## TASK DIRECTIONS
Restate word for word the lines that begin the listing and end with the line holding "import Sketcher".
start INPUT FOR THIS TASK
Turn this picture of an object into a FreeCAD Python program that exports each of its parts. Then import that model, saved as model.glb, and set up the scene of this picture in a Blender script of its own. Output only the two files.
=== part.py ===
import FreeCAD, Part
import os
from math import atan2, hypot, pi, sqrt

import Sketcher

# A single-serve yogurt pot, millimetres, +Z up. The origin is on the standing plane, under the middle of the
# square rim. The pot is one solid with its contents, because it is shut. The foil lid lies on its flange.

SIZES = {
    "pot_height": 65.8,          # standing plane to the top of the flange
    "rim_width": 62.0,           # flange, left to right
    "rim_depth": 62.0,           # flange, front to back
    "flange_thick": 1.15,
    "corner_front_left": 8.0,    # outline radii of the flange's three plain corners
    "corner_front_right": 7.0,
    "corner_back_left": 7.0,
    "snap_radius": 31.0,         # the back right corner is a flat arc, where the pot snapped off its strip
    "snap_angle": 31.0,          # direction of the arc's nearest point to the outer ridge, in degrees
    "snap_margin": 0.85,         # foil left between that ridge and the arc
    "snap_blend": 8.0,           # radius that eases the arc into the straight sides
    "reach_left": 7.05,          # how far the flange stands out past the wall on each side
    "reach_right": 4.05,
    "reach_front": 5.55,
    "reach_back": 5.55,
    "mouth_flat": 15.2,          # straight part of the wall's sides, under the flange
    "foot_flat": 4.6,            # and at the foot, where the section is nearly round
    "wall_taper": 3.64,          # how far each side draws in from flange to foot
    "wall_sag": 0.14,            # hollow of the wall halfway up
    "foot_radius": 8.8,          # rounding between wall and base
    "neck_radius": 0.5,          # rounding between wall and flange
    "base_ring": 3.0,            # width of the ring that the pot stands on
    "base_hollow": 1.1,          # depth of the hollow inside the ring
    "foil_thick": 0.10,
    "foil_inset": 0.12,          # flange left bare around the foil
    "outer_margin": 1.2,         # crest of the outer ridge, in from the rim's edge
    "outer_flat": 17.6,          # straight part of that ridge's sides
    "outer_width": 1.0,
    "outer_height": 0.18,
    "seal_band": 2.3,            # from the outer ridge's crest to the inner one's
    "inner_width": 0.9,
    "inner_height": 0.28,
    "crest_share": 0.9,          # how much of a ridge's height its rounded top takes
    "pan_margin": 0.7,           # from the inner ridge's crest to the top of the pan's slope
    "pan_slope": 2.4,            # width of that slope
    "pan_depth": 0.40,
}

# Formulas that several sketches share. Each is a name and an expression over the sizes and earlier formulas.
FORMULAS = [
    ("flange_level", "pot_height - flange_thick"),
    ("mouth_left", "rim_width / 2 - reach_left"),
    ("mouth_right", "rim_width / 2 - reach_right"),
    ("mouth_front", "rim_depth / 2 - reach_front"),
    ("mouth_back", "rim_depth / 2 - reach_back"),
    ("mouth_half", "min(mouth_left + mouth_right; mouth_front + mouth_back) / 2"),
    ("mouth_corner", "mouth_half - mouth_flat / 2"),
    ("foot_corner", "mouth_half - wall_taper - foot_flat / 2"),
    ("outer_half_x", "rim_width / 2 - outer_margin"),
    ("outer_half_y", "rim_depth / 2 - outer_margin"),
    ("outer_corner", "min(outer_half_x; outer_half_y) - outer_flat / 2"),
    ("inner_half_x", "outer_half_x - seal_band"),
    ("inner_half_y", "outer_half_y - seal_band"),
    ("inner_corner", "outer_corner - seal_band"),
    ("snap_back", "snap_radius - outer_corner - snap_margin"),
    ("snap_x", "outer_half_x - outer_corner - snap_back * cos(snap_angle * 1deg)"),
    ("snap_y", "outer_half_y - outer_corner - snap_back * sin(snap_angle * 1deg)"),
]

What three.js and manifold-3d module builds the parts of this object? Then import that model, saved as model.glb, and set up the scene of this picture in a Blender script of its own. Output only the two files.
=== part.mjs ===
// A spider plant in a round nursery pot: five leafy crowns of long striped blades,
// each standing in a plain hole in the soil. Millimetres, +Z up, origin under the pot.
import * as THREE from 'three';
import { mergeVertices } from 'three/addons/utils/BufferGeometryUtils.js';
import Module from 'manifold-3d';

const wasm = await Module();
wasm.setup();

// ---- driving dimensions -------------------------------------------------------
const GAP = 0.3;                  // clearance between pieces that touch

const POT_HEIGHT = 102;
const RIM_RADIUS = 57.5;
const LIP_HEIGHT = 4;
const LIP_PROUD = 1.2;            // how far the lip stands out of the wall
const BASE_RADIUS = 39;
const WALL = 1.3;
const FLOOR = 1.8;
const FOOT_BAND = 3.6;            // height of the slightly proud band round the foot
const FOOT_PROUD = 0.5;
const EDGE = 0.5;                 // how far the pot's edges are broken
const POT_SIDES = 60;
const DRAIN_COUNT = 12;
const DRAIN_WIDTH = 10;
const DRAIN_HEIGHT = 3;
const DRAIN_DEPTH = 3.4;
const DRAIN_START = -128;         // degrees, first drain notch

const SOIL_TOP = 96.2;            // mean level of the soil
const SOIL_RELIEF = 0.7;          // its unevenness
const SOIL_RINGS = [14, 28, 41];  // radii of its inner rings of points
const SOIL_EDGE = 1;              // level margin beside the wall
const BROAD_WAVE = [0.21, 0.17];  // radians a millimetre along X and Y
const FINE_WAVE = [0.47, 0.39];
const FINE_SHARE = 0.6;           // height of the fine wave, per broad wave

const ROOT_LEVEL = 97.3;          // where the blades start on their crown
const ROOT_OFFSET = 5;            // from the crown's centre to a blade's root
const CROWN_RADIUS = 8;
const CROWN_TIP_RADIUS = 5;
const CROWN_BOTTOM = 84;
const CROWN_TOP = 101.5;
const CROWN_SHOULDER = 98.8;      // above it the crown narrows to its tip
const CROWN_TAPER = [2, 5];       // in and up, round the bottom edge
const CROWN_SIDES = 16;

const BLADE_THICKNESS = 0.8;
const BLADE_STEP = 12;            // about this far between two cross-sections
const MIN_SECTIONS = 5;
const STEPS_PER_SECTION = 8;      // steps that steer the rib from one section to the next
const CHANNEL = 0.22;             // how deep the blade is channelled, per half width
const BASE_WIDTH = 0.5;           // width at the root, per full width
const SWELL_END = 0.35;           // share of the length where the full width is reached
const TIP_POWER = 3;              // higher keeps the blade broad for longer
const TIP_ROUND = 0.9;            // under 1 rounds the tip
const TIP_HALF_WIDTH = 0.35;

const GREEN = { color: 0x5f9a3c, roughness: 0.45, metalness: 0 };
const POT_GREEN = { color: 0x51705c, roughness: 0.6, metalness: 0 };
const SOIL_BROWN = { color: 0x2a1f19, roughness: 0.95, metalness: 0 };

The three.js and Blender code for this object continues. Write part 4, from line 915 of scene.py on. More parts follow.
end INPUT FOR THIS TASK
## OUTPUT
Turn this picture of an object into a FreeCAD Python program that exports each of its parts. Then import that model, saved as model.glb, and set up the scene of this picture in a Blender script of its own. Output only the two files.
=== part.py ===
import FreeCAD, Part
import os
from math import atan2, hypot, pi, sqrt

import Sketcher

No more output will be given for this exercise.